Modification of Joule Thief Circuit

The voltage induced in the primary winding of the coil during the breakdown of the magnetic flux density in the core is limited by the circuit formed by means of the light-emitting diode. If the light-emitting diode is missing as a load, the induced voltage is limited only by parasitic capacitances and rises to values that can exceed a hundred times the input voltage, which usually exceeds the maximum collector-emitter voltage of the transistor and thus destroys the transistor.
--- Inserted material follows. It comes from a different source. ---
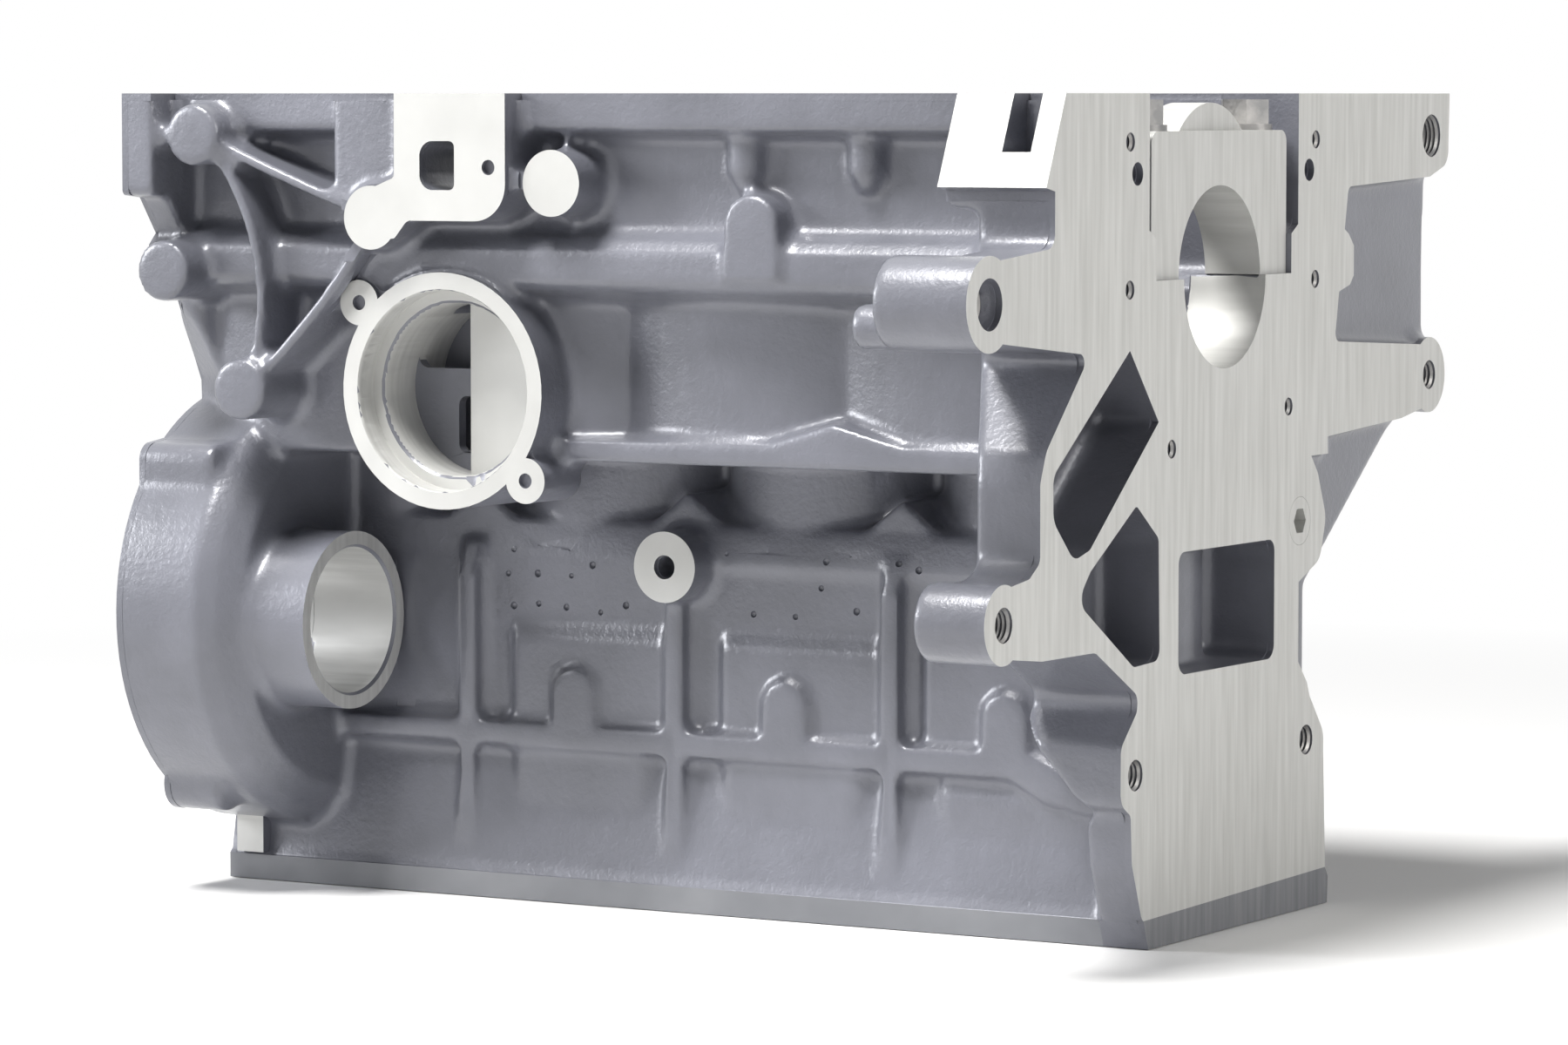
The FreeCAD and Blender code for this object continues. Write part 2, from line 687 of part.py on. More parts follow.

However, the almost arbitrarily high increase in the induced voltage can also be used to obtain a stabilized high output voltage. If the light-emitting diode is replaced by a series connection of a diode and a capacitor, the induced voltage charges the capacitor. By connecting a Z-diode in parallel to the capacitor, the charging voltage at the capacitor is limited to a defined value. However, according to the data sheets of common transistors, the base voltage must not drop lower than about 5 V below the emitter voltage, otherwise a breakdown will occur. This sets limits to the tension that can be generated without further modifications.

Application

White light-emitting diodes have a forward voltage far above the nominal voltage of 1.5 V of conventional alkaline batteries. In order to be able to dispense with additional expensive batteries for inexpensive flashlights or solar lights, it is necessary to increase the supply voltage of the diode compared to the nominal voltage of a single battery. Due to the very simple design and the thus mass-cost-effective production of the circuit of the Joule thief, it is especially used in LED flashlights.